** Begin The data **

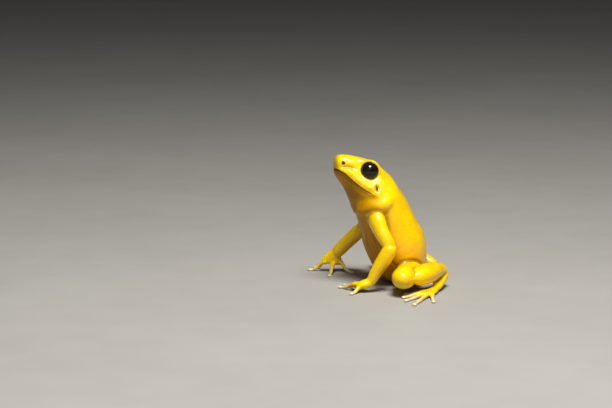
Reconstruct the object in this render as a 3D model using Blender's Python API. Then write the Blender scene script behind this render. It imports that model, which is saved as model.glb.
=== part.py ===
"""Golden poison frog sitting upright on its haunches, life size, as a still model.

The frog faces +X, its left side is +Y and up is +Z. The floor is Z = 0, and the origin is on the
small flat under its rump. Every named piece of the animal is one closed solid: the pieces meet face
to face, a thin gap apart. Sizes and tables are in millimetres, and MM turns them into metres.
"""
import math

import bmesh
import bpy
import numpy as np
from mathutils import Matrix, Vector

MM = 0.001
GAP = 0.3

# Head: its own measures run back from the tip of the mouth, and up from the head's axis there.
MOUTH_TIP = (22.8, 34.3)
HEAD_PITCH = math.radians(34.0)
HEAD_YAW = math.radians(10.0)
HEAD_ROLL = math.radians(7.0)
NECK_PIVOT = (8.0, 0.0, 26.0)
NECK_ROW = 10.5
NECK_HALF_GAP = 0.055

EYE_RADIUS = 2.75
EYE_PLACE = (7.8, 4.4, 4.3)
EYE_LOOK = (-0.30, 0.18, 0.94)
LID_THICKNESS = 0.65
LID_RISE = 0.85
MOUTH_GROOVE = 0.34
MOUTH_CORNER = 11.9
MOUTH_START, MOUTH_END = 1.8, 9.0
NOSTRIL_PLACE = (0.2, 2.2)
NOSTRIL_RADIUS = 0.42
EARDRUM_PLACE = (11.6, 1.2)
EARDRUM_RADIUS = 1.15
EARDRUM_SUNK = 0.25


def head_point(along, above):
    """Side-view place (x, z) that lies this far back along the head's axis and above it."""
    c, s = math.cos(HEAD_PITCH), math.sin(HEAD_PITCH)
    return MOUTH_TIP[0] - c * along - s * above, MOUTH_TIP[1] - s * along + c * above


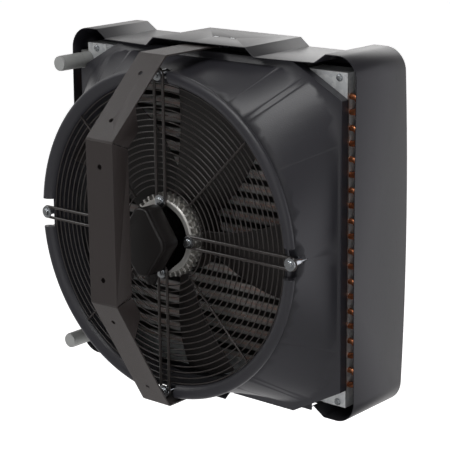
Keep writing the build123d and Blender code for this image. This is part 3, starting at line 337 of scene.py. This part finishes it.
def machine_black():
    """Black e-coat on pressed steel and castings."""
    paint = Paint("black_dip_coat")
    coat = paint.noise(420, 3, 0.6)
    dust = paint.noise(30, 5, 0.7)
    base = paint.mix(coat, (0.0120, 0.0098, 0.0095), (0.018, 0.0155, 0.015))
    colour = paint.mix(dust.between(0.55, 0.8) * 0.25, base, (0.035, 0.030, 0.028))
    rough = 0.34 + 0.16 * dust
    return paint.finish(base_color=colour, roughness=rough, normal=paint.bump(coat, 0.12, 0.0004))


def pipe_paint():
    """Mid-grey primer on the steel pipe stubs and manifolds."""
    paint = Paint("grey_pipe_primer")
    mottle = paint.noise(70, 5, 0.65)
    grain = paint.noise(1100, 2, 0.5)
    colour = paint.mix(mottle, (0.23, 0.235, 0.23), (0.32, 0.325, 0.315))
    rough = 0.42 + 0.16 * mottle
    return paint.finish(base_color=colour, roughness=rough, normal=paint.bump(grain, 0.15, 0.0003))


def cap_plastic():
    """Soft grey polythene of the transit caps."""
    paint = Paint("grey_cap_polythene")
    swirl = paint.noise(60, 3, 0.5, 1.2)
    grain = paint.noise(900, 2, 0.5)
    colour = paint.mix(swirl, (0.27, 0.275, 0.27), (0.34, 0.345, 0.34))
    rough = 0.40 + 0.12 * swirl
    return paint.finish(base_color=colour, roughness=rough, normal=paint.bump(grain, 0.1, 0.0003))


def bare_steel():
    """Ground bearing steel and laminations."""
    paint = Paint("ground_steel")
    line = paint.noise(900, 3, 0.6, 0.0, paint.stretched(1, 12, 1))
    colour = paint.mix(line, (0.38, 0.38, 0.38), (0.58, 0.58, 0.58))
    rough = 0.22 + 0.2 * line
    return paint.finish(base_color=colour, roughness=rough, metallic=1.0,
                        normal=paint.bump(line, 0.1, 0.0002))


def winding_enamel():
    """Varnished copper windings, wound round the motor's axis."""
    paint = Paint("varnished_windings")
    strand = paint.noise(700, 2, 0.5, 0.0, paint.stretched(1, 5, 1))
    colour = paint.mix(strand, (0.30, 0.09, 0.03), (0.55, 0.20, 0.08))
    rough = 0.25 + 0.2 * strand
    return paint.finish(base_color=colour, roughness=rough, metallic=0.6,
                        normal=paint.bump(strand, 0.4, 0.0005))


def rest_rubber():
    """Black rubber of the coil's rests."""
    paint = Paint("rest_rubber")
    grain = paint.noise(600, 4, 0.7)
    colour = paint.mix(grain, (0.012, 0.012, 0.012), (0.03, 0.03, 0.03))
    return paint.finish(base_color=colour, roughness=0.7 + 0.15 * grain,
                        normal=paint.bump(grain, 0.3, 0.0005))


finishes = {
    "casing_coat": casing_coat(),
    "louvre_coat": casing_coat(),
    "black_plastic": black_plastic(),
    "zinc": zinc_plate(),
    "galvanised": galvanised(),
    "fin_aluminium": fin_aluminium(),
    "copper": copper_tube(),
    "pipe_grey": pipe_paint(),
    "cap_grey": cap_plastic(),
    "rubber": rest_rubber(),
    "cowl_plastic": cowl_plastic(),
    "guard_wire": guard_wire(),
    "motor_black": machine_black(),
    "motor_aluminium": cast_aluminium(),
    "steel": bare_steel(),
    "winding_copper": winding_enamel(),
    "blade_black": machine_black(),
    "bracket_coat": bracket_coat(),
}
slot_of_node = {entry["node"]: entry["material_slot"] for entry in frame["record"]["subparts"]}

for name, node in nodes.items():
    for slot in node.material_slots:
        slot.material = finishes[slot_of_node[name]]


# ============================== pieces finished from the frame's shapes ==============================
def smoothed(mesh):
    for face in mesh.polygons:
        face.use_smooth = True


def new_piece(name, mesh, body, slot):
    """A piece of one material that rides its body."""
    piece = bpy.data.objects.new(name, mesh)
    bpy.context.scene.collection.objects.link(piece)
    mesh.materials.clear()
    mesh.materials.append(finishes[slot])
    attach(piece, body)
    return piece


def baked(piece):
    """The piece's mesh with its modifiers worked in; the modifiers are taken off."""
    bpy.context.view_layer.update()
    result = piece.evaluated_get(bpy.context.evaluated_depsgraph_get())
    mesh = bpy.data.meshes.new_from_object(result)
    piece.modifiers.clear()
    piece.data = mesh
    return mesh


crease_angle = math.radians(32.0)
flat_angle = math.radians(0.6)
weld_distance = 0.002 * millimetre


def eased(node, edge):
    """A copy of a frame node with joined faces, rounded edges and smooth shading; it replaces the node."""
    mesh = nodes[node].data.copy()
    work = bmesh.new()
    work.from_mesh(mesh)
    bmesh.ops.remove_doubles(work, verts=work.verts, dist=weld_distance)
    if edge:
        bmesh.ops.dissolve_limit(work, angle_limit=flat_angle, verts=work.verts, edges=work.edges)
    work.to_mesh(mesh)
    work.free()
    piece = new_piece(f"{node}_finished", mesh, body_of_node(node), slot_of_node[node])
    if edge:
        bevel = piece.modifiers.new("edges", "BEVEL")
        bevel.width = edge
        bevel.segments = 2
        bevel.limit_method = "ANGLE"
        bevel.angle_limit = crease_angle
        bevel.use_clamp_overlap = False
        baked(piece)
    smoothed(piece.data)
    piece.data.set_sharp_from_angle(angle=crease_angle)
    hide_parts(node)
    return piece


# width in millimetres of each replaced node's rounded edges; at nought it is only shaded smooth
edge_widths = {
    "casing_shell": 0.35, "front_frame": 0.4, "fan_cowl": 0.0, "cooling_ring": 0.4, "wall_bracket": 0.0,
    "tube_sheet_left": 0.0, "tube_sheet_right": 0.0, "coil_top_channel": 0.25, "coil_bottom_channel": 0.25,
    "terminal_box_base": 0.8, "terminal_box_lid": 0.8, "motor_flange": 0.5, "rotor_can": 0.35,
    "fan_blades": 0.3, "return_manifold": 0.4, "supply_manifold": 0.4, "pipe_plug_upper": 0.3,
    "pipe_plug_lower": 0.3, "gland_body": 0.3, "gland_nut": 0.3, "pivot_bolts": 0.4, "pivot_washers": 0.25,
    "pivot_spacers": 0.25, "guard_spacers": 0.3, "guard_washers": 0.25, "motor_washers": 0.25,
    "coil_tubes": 0.0, "return_bends_right": 0.0, "return_bends_left": 0.0,
    "guard_arms": 0.0, "guard_stays": 0.0, "guard_bolts": 0.3, "motor_bolts": 0.3, "coil_frame_screws": 0.3,
}
louvre_count = 8
for number in range(1, louvre_count + 1):
    edge_widths[f"louvre_{number}"] = 0.0
for node, edge in edge_widths.items():
    eased(node, edge * millimetre)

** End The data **

- _Do this_: Print exactly, and only, the lines beginning at the top of the listing and ending at the line with "a still model.".

- _Answer_:
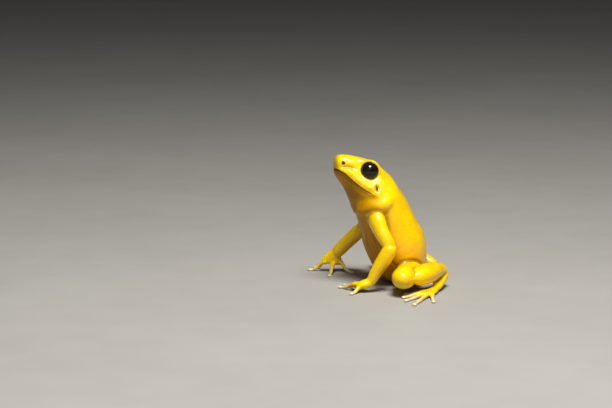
Reconstruct the object in this render as a 3D model using Blender's Python API. Then write the Blender scene script behind this render. It imports that model, which is saved as model.glb.
=== part.py ===
"""Golden poison frog sitting upright on its haunches, life size, as a still model.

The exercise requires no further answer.